## INFORMATION SUPPLIED
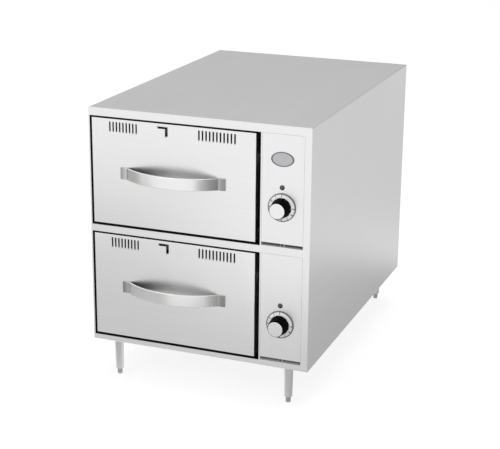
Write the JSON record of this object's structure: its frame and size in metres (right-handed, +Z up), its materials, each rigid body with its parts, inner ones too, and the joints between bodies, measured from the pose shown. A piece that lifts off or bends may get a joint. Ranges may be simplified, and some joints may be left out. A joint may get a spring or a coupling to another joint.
{
  "type": "countertop warming drawer cabinet",
  "caption": "Narrow stainless warming cabinet on legs: pull-out food pans in vented drawers with bowed handles, dial controls in a column beside them.",
  "frame": {"origin": "on the floor, under the middle of the cabinet with its handles", "axes": "+X the cabinet's right, +Y its back, +Z up"},
  "size_m": [0.49, 0.766, 0.602],
  "materials": {
    "stainless": "brushed stainless sheet",
    "handle_steel": "polished stainless strip",
    "inner_steel": "mill-finish sheet",
    "pan_steel": "drawn stainless steel",
    "element_steel": "heat-darkened sheath",
    "plated_steel": "zinc plated",
    "roller_steel": "zinc-plated steel",
    "knob_black": "moulded black phenolic",
    "cap_silver": "spun aluminium",
    "dial_silver": "satin aluminium",
    "lamp_lens": "dark lens",
    "thermostat_case": "moulded case",
    "gland_black": "moulded nylon",
    "badge_silver": "bare satin plate"
  },
  "bodies": {
    "cabinet": {"back_panel": "inner_steel", "back_screws": "plated_steel", "base_pan": "inner_steel", "cabinet_rail_lower_left": "inner_steel", "cabinet_rail_lower_right": "inner_steel", "cabinet_rail_upper_left": "inner_steel", "cabinet_rail_upper_right": "inner_steel", "control_panel_lower": "stainless", "control_panel_upper": "stainless", "cord_gland": "gland_black", "divider": "inner_steel", "foot_back_left": "plated_steel", "foot_back_right": "plated_steel", "foot_front_left": "plated_steel", "foot_front_right": "plated_steel", "front_frame": "stainless", "heating_element_lower": "element_steel", "heating_element_upper": "element_steel", "leg_back_left": "stainless", "leg_back_right": "stainless", "leg_front_left": "stainless", "leg_front_right": "stainless", "middle_shelf": "inner_steel", "oval_plate": "badge_silver", "panel_screws": "plated_steel", "pilot_lamp_lower": "lamp_lens", "pilot_lamp_upper": "lamp_lens", "thermostat_lower": "thermostat_case", "thermostat_upper": "thermostat_case", "wrapper": "stainless"},
    "upper_drawer": {"drawer_front_upper": "stainless", "drawer_liner_upper": "inner_steel", "handle_upper": "handle_steel", "pan_carrier_upper": "inner_steel", "food_pan_upper": "pan_steel"},
    "upper_vent_shutter": {"vent_shutter_upper": "inner_steel"},
    "upper_knob": {"knob_upper": "knob_black", "dial_upper": "dial_silver", "knob_cap_upper": "cap_silver", "knob_shaft_upper": "plated_steel"},
    "upper_left_cabinet_roller": {"cabinet_roller_upper_left": "roller_steel"},
    "upper_left_drawer_roller": {"drawer_roller_upper_left": "roller_steel"},
    "upper_right_cabinet_roller": {"cabinet_roller_upper_right": "roller_steel"},
    "upper_right_drawer_roller": {"drawer_roller_upper_right": "roller_steel"},
    "lower_drawer": {"drawer_front_lower": "stainless", "drawer_liner_lower": "inner_steel", "handle_lower": "handle_steel", "pan_carrier_lower": "inner_steel", "food_pan_lower": "pan_steel"},
    "lower_vent_shutter": {"vent_shutter_lower": "inner_steel"},
    "lower_knob": {"knob_lower": "knob_black", "dial_lower": "dial_silver", "knob_cap_lower": "cap_silver", "knob_shaft_lower": "plated_steel"},
    "lower_left_cabinet_roller": {"cabinet_roller_lower_left": "roller_steel"},
    "lower_left_drawer_roller": {"drawer_roller_lower_left": "roller_steel"},
    "lower_right_cabinet_roller": {"cabinet_roller_lower_right": "roller_steel"},
    "lower_right_drawer_roller": {"drawer_roller_lower_right": "roller_steel"}
  },
  "joints": [
    {"name": "upper_drawer_slide", "type": "slide", "parent": "cabinet", "child": "upper_drawer", "axis": [0, -1, 0], "range_m": [0, 0.5]},
    {"name": "upper_vent_slide", "type": "slide", "parent": "upper_drawer", "child": "upper_vent_shutter", "axis": [1, 0, 0], "range_m": [0, 0.00375]},
    {"name": "upper_knob_turn", "type": "hinge", "parent": "cabinet", "child": "upper_knob", "pos_m": [0.18455, -0.345, 0.434], "axis": [0, 1, 0], "range_deg": [0, 270]},
    {"name": "upper_left_cabinet_roller_spin", "type": "hinge", "parent": "cabinet", "child": "upper_left_cabinet_roller", "pos_m": [-0.2375, -0.3115, 0.5208], "axis": [1, 0, 0], "continuous": true},
    {"name": "upper_left_drawer_roller_spin", "type": "hinge", "parent": "upper_drawer", "child": "upper_left_drawer_roller", "pos_m": [-0.2331, 0.238, 0.5208], "axis": [1, 0, 0], "continuous": true},
    {"name": "upper_right_cabinet_roller_spin", "type": "hinge", "parent": "cabinet", "child": "upper_right_cabinet_roller", "pos_m": [0.1312, -0.3115, 0.5208], "axis": [1, 0, 0], "continuous": true},
    {"name": "upper_right_drawer_roller_spin", "type": "hinge", "parent": "upper_drawer", "child": "upper_right_drawer_roller", "pos_m": [0.1268, 0.238, 0.5208], "axis": [1, 0, 0], "continuous": true},
    {"name": "lower_drawer_slide", "type": "slide", "parent": "cabinet", "child": "lower_drawer", "axis": [0, -1, 0], "range_m": [0, 0.5]},
    {"name": "lower_vent_slide", "type": "slide", "parent": "lower_drawer", "child": "lower_vent_shutter", "axis": [1, 0, 0], "range_m": [0, 0.00375]},
    {"name": "lower_knob_turn", "type": "hinge", "parent": "cabinet", "child": "lower_knob", "pos_m": [0.18455, -0.345, 0.1825], "axis": [0, 1, 0], "range_deg": [0, 270]},
    {"name": "lower_left_cabinet_roller_spin", "type": "hinge", "parent": "cabinet", "child": "lower_left_cabinet_roller", "pos_m": [-0.2375, -0.3115, 0.2693], "axis": [1, 0, 0], "continuous": true},
    {"name": "lower_left_drawer_roller_spin", "type": "hinge", "parent": "lower_drawer", "child": "lower_left_drawer_roller", "pos_m": [-0.2331, 0.238, 0.2693], "axis": [1, 0, 0], "continuous": true},
    {"name": "lower_right_cabinet_roller_spin", "type": "hinge", "parent": "cabinet", "child": "lower_right_cabinet_roller", "pos_m": [0.1312, -0.3115, 0.2693], "axis": [1, 0, 0], "continuous": true},
    {"name": "lower_right_drawer_roller_spin", "type": "hinge", "parent": "lower_drawer", "child": "lower_right_drawer_roller", "pos_m": [0.1268, 0.238, 0.2693], "axis": [1, 0, 0], "continuous": true}
  ],
  "couplings": [
    {"joint": "upper_left_cabinet_roller_spin", "follows": "upper_drawer_slide", "rad_per_m": 111.11},
    {"joint": "upper_left_drawer_roller_spin", "follows": "upper_drawer_slide", "rad_per_m": 111.11},
    {"joint": "upper_right_cabinet_roller_spin", "follows": "upper_drawer_slide", "rad_per_m": 111.11},
    {"joint": "upper_right_drawer_roller_spin", "follows": "upper_drawer_slide", "rad_per_m": 111.11},
    {"joint": "lower_left_cabinet_roller_spin", "follows": "lower_drawer_slide", "rad_per_m": 111.11},
    {"joint": "lower_left_drawer_roller_spin", "follows": "lower_drawer_slide", "rad_per_m": 111.11},
    {"joint": "lower_right_cabinet_roller_spin", "follows": "lower_drawer_slide", "rad_per_m": 111.11},
    {"joint": "lower_right_drawer_roller_spin", "follows": "lower_drawer_slide", "rad_per_m": 111.11}
  ]
}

## REQUIRED TASK
Write the data from above out again, exactly.

## OUTPUT BELOW
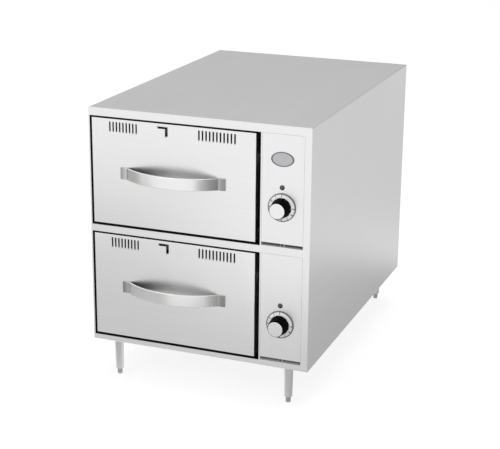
Write the JSON record of this object's structure: its frame and size in metres (right-handed, +Z up), its materials, each rigid body with its parts, inner ones too, and the joints between bodies, measured from the pose shown. A piece that lifts off or bends may get a joint. Ranges may be simplified, and some joints may be left out. A joint may get a spring or a coupling to another joint.
{
  "type": "countertop warming drawer cabinet",
  "caption": "Narrow stainless warming cabinet on legs: pull-out food pans in vented drawers with bowed handles, dial controls in a column beside them.",
  "frame": {"origin": "on the floor, under the middle of the cabinet with its handles", "axes": "+X the cabinet's right, +Y its back, +Z up"},
  "size_m": [0.49, 0.766, 0.602],
  "materials": {
    "stainless": "brushed stainless sheet",
    "handle_steel": "polished stainless strip",
    "inner_steel": "mill-finish sheet",
    "pan_steel": "drawn stainless steel",
    "element_steel": "heat-darkened sheath",
    "plated_steel": "zinc plated",
    "roller_steel": "zinc-plated steel",
    "knob_black": "moulded black phenolic",
    "cap_silver": "spun aluminium",
    "dial_silver": "satin aluminium",
    "lamp_lens": "dark lens",
    "thermostat_case": "moulded case",
    "gland_black": "moulded nylon",
    "badge_silver": "bare satin plate"
  },
  "bodies": {
    "cabinet": {"back_panel": "inner_steel", "back_screws": "plated_steel", "base_pan": "inner_steel", "cabinet_rail_lower_left": "inner_steel", "cabinet_rail_lower_right": "inner_steel", "cabinet_rail_upper_left": "inner_steel", "cabinet_rail_upper_right": "inner_steel", "control_panel_lower": "stainless", "control_panel_upper": "stainless", "cord_gland": "gland_black", "divider": "inner_steel", "foot_back_left": "plated_steel", "foot_back_right": "plated_steel", "foot_front_left": "plated_steel", "foot_front_right": "plated_steel", "front_frame": "stainless", "heating_element_lower": "element_steel", "heating_element_upper": "element_steel", "leg_back_left": "stainless", "leg_back_right": "stainless", "leg_front_left": "stainless", "leg_front_right": "stainless", "middle_shelf": "inner_steel", "oval_plate": "badge_silver", "panel_screws": "plated_steel", "pilot_lamp_lower": "lamp_lens", "pilot_lamp_upper": "lamp_lens", "thermostat_lower": "thermostat_case", "thermostat_upper": "thermostat_case", "wrapper": "stainless"},
    "upper_drawer": {"drawer_front_upper": "stainless", "drawer_liner_upper": "inner_steel", "handle_upper": "handle_steel", "pan_carrier_upper": "inner_steel", "food_pan_upper": "pan_steel"},
    "upper_vent_shutter": {"vent_shutter_upper": "inner_steel"},
    "upper_knob": {"knob_upper": "knob_black", "dial_upper": "dial_silver", "knob_cap_upper": "cap_silver", "knob_shaft_upper": "plated_steel"},
    "upper_left_cabinet_roller": {"cabinet_roller_upper_left": "roller_steel"},
    "upper_left_drawer_roller": {"drawer_roller_upper_left": "roller_steel"},
    "upper_right_cabinet_roller": {"cabinet_roller_upper_right": "roller_steel"},
    "upper_right_drawer_roller": {"drawer_roller_upper_right": "roller_steel"},
    "lower_drawer": {"drawer_front_lower": "stainless", "drawer_liner_lower": "inner_steel", "handle_lower": "handle_steel", "pan_carrier_lower": "inner_steel", "food_pan_lower": "pan_steel"},
    "lower_vent_shutter": {"vent_shutter_lower": "inner_steel"},
    "lower_knob": {"knob_lower": "knob_black", "dial_lower": "dial_silver", "knob_cap_lower": "cap_silver", "knob_shaft_lower": "plated_steel"},
    "lower_left_cabinet_roller": {"cabinet_roller_lower_left": "roller_steel"},
    "lower_left_drawer_roller": {"drawer_roller_lower_left": "roller_steel"},
    "lower_right_cabinet_roller": {"cabinet_roller_lower_right": "roller_steel"},
    "lower_right_drawer_roller": {"drawer_roller_lower_right": "roller_steel"}
  },
  "joints": [
    {"name": "upper_drawer_slide", "type": "slide", "parent": "cabinet", "child": "upper_drawer", "axis": [0, -1, 0], "range_m": [0, 0.5]},
    {"name": "upper_vent_slide", "type": "slide", "parent": "upper_drawer", "child": "upper_vent_shutter", "axis": [1, 0, 0], "range_m": [0, 0.00375]},
    {"name": "upper_knob_turn", "type": "hinge", "parent": "cabinet", "child": "upper_knob", "pos_m": [0.18455, -0.345, 0.434], "axis": [0, 1, 0], "range_deg": [0, 270]},
    {"name": "upper_left_cabinet_roller_spin", "type": "hinge", "parent": "cabinet", "child": "upper_left_cabinet_roller", "pos_m": [-0.2375, -0.3115, 0.5208], "axis": [1, 0, 0], "continuous": true},
    {"name": "upper_left_drawer_roller_spin", "type": "hinge", "parent": "upper_drawer", "child": "upper_left_drawer_roller", "pos_m": [-0.2331, 0.238, 0.5208], "axis": [1, 0, 0], "continuous": true},
    {"name": "upper_right_cabinet_roller_spin", "type": "hinge", "parent": "cabinet", "child": "upper_right_cabinet_roller", "pos_m": [0.1312, -0.3115, 0.5208], "axis": [1, 0, 0], "continuous": true},
    {"name": "upper_right_drawer_roller_spin", "type": "hinge", "parent": "upper_drawer", "child": "upper_right_drawer_roller", "pos_m": [0.1268, 0.238, 0.5208], "axis": [1, 0, 0], "continuous": true},
    {"name": "lower_drawer_slide", "type": "slide", "parent": "cabinet", "child": "lower_drawer", "axis": [0, -1, 0], "range_m": [0, 0.5]},
    {"name": "lower_vent_slide", "type": "slide", "parent": "lower_drawer", "child": "lower_vent_shutter", "axis": [1, 0, 0], "range_m": [0, 0.00375]},
    {"name": "lower_knob_turn", "type": "hinge", "parent": "cabinet", "child": "lower_knob", "pos_m": [0.18455, -0.345, 0.1825], "axis": [0, 1, 0], "range_deg": [0, 270]},
    {"name": "lower_left_cabinet_roller_spin", "type": "hinge", "parent": "cabinet", "child": "lower_left_cabinet_roller", "pos_m": [-0.2375, -0.3115, 0.2693], "axis": [1, 0, 0], "continuous": true},
    {"name": "lower_left_drawer_roller_spin", "type": "hinge", "parent": "lower_drawer", "child": "lower_left_drawer_roller", "pos_m": [-0.2331, 0.238, 0.2693], "axis": [1, 0, 0], "continuous": true},
    {"name": "lower_right_cabinet_roller_spin", "type": "hinge", "parent": "cabinet", "child": "lower_right_cabinet_roller", "pos_m": [0.1312, -0.3115, 0.2693], "axis": [1, 0, 0], "continuous": true},
    {"name": "lower_right_drawer_roller_spin", "type": "hinge", "parent": "lower_drawer", "child": "lower_right_drawer_roller", "pos_m": [0.1268, 0.238, 0.2693], "axis": [1, 0, 0], "continuous": true}
  ],
  "couplings": [
    {"joint": "upper_left_cabinet_roller_spin", "follows": "upper_drawer_slide", "rad_per_m": 111.11},
    {"joint": "upper_left_drawer_roller_spin", "follows": "upper_drawer_slide", "rad_per_m": 111.11},
    {"joint": "upper_right_cabinet_roller_spin", "follows": "upper_drawer_slide", "rad_per_m": 111.11},
    {"joint": "upper_right_drawer_roller_spin", "follows": "upper_drawer_slide", "rad_per_m": 111.11},
    {"joint": "lower_left_cabinet_roller_spin", "follows": "lower_drawer_slide", "rad_per_m": 111.11},
    {"joint": "lower_left_drawer_roller_spin", "follows": "lower_drawer_slide", "rad_per_m": 111.11},
    {"joint": "lower_right_cabinet_roller_spin", "follows": "lower_drawer_slide", "rad_per_m": 111.11},
    {"joint": "lower_right_drawer_roller_spin", "follows": "lower_drawer_slide", "rad_per_m": 111.11}
  ]
}